Weighing Risk vs. Rewards in the High-Yield Debt Market

by Paul Conley
for About.com

With great risk comes the potential for great rewards.

That's the theory behind investing in junk bonds.

Junk bonds, also called high-yield and below-investment-grade securities, are among the riskiest investments in the credit market. But because of that risk, bond issuers must pay higher yields to attract investors. Traditionally the difference between junk bond yields and the yield on U.S. Treasuries is 4% to 6%.

Ratings and definition

A junk bond, by definition, has a low rating from the credit-rating agencies on Wall Street such as Moody's and Standard & Poor's. S&P, for example, classifies any debt obligation with a rating of BB or less as below-investment grade. For Moody's, anything with less than a Ba rating is dubbed junk.
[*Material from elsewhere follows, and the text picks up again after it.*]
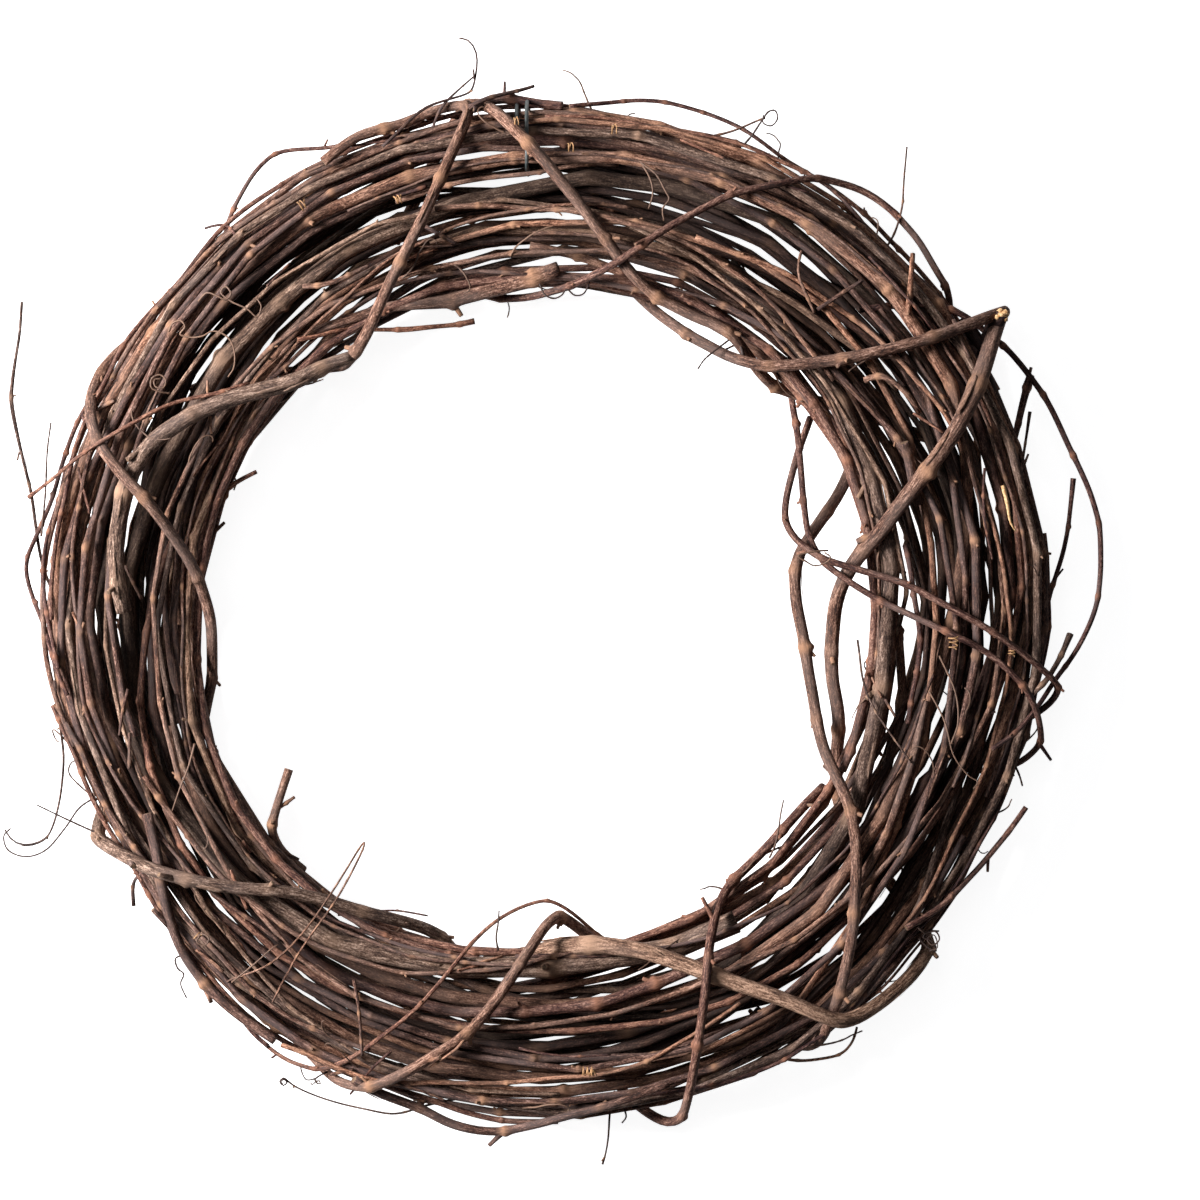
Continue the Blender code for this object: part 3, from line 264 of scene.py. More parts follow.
# Finer pieces: share of the solid's thickness that is drawn, steps along the way, from what depth
# in the band a cane shows, and the depths over which deeper canes are painted darker as shade
ROUND_SHARE = 0.848
WAY_STEP = 1.5
LEAST_STEPS = 4
EASINGS = 12
SHOWN_FROM = 0.6
WELL_SHOWN = 0.7
UNSHADED_DEPTHS = (0.4, 0.8)
PIECE_SEED = 100

# Rings of points along a cane: their steps, closer towards a joint
COARSE_STEP = 4.0
HIDDEN_STEP = 7.0
FINEST_SHARE = 0.28
FINEST_STEP = 0.25
NEARING = 0.45
FAR_FROM_JOINTS = 99.0
LEAST_LAST_STEP = 0.4
FIRST_SIDE = (0.13, 0.21, 1.0)
THIN_SIDES = 9
VINE_SIDES = 12
THICK_SIDES = 16
THIN_BELOW = 3.0
THICK_ABOVE = 4.0
MERGE_DISTANCE = 1e-7
LEAST_RIMMED_END = 0.5e-6
RIM_SHARE = 0.16

# Joints: first one and spacing in shares of the rhythm, kinks, swellings and buds
FIRST_JOINTS = (0.25, 0.9)
JOINT_SPACINGS = (0.72, 1.28)
JOINTLESS_END = 3.0
JOINT_EASINGS = 4
FACING_SPREAD = 0.35
KINK = 0.34
KINK_SHARES = (0.2, 1.0)
CANE_STRAIGHTNESS = 0.93
VINE_STRAIGHTNESS = 0.3
FULLY_SWOLLEN = 2.2
SWELLING_FADES = (1.6, 0.5)
BUD_SIZES = (0.2, 1.3)
BUD_NARROWNESS = 3.2
BUD_FADE = 1.5
BUD_OFFSET = 0.3
JOINT_REACH = (0.7, 0.65)
STRENGTH_BIAS = 1.6
LEAST_SWELLING = 0.25
PALENESS_FADE = 0.7
PALENESS = (0.2, 0.9)

# Bark: run of its ridges, their share in the marks that shade it, how oval a cane is, and the
# length of bark from which each cane takes its stretch
RIDGE_RUN = 15.0
RIDGE_SPREAD = 0.6
MIDDLE_RIDGE = 0.5
RIDGE_CONTRAST = 0.35
OVALNESS = 0.05
OVAL_TURNS = (0.0, 6.28)
BARK_RUN = 900.0

# Each bark's rhythm of the joints, their swelling, height of ridges and buds, and peeling strips
BARK_FORMS = {
    "bark_brown": {"rhythm": 44.0, "swelling": 0.23, "ridges": 0.033, "buds": 0.45, "strips": 0.10},
    "bark_red": {"rhythm": 36.0, "swelling": 0.28, "ridges": 0.025, "buds": 0.52, "strips": 0.0},
    "bark_grey": {"rhythm": 50.0, "swelling": 0.17, "ridges": 0.050, "buds": 0.32, "strips": 0.20},
    "wire_green": {"rhythm": 1e6, "swelling": 0.0, "ridges": 0.0, "buds": 0.0, "strips": 0.0},
}

# Cut stubs at the joints: share of the joints that have one, rings, radii, lean and size
STUBBED_JOINTS = 0.6
THIN_STUBBED_JOINTS = 0.35
STUB_SIDES = 7
STUB_RINGS = (0.0, 0.25, 0.6, 0.9, 1.0)
STUB_RADII = (1.3, 1.0, 0.92, 0.85, 0.765)
STUB_LEANS = (25.0, 75.0)
STUB_LENGTHS = (1.1, 2.1)
STUB_LEAST_LENGTH = 0.8
STUB_SHARES = (0.28, 0.5)
STUB_LEAST_RADIUS = 0.45
STUB_ROOT = 0.35
STUB_PALENESS = 0.75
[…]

The ratings measure default risk -- the likelihood that a bond issuer will develop financial problems so severe that it will be unable to meet its bond obligations. (The junkiest of the junk bonds -- rated D by S&P -- are already in default.)

Other than those ratings -- and the higher yields that issuers with poor ratings must pay -- junk bonds are just like any other bond. Corporations sell junk bonds. So do cities and states in the muni bond market. Federal debt obligations are seen as exceedingly safe, so there are no U.S. government junk bonds.

The "Me" Decade and the History of Junk Bonds

Junk bonds have been around for quite sometime. By tradition, a bond "became" junk when an issuer ran into trouble and the bond's rating was cut.

But all that changed in the 1980s with the rise of the leveraged buyout in the 1980s.

Michael Milken, an executive at Drexel Burnham Lambert Inc., created the idea of selling high-yield securities to raise money to take over a company. The technique, which earned Milken the title "junk bond king," opened a new source of capital to corporate raiders. It also introduced a new type of investor to Wall Street -- the junk bond speculator.

Junk-bond LBOs worked well when a company's new owners were able to generate enough savings (often through layoffs), raise enough cash (often by selling off pieces of the company) and increase revenue (through better management) to make the payments on the bonds. But when those moves fail, or when the economy heads downward, the risk of default on junk bonds rises.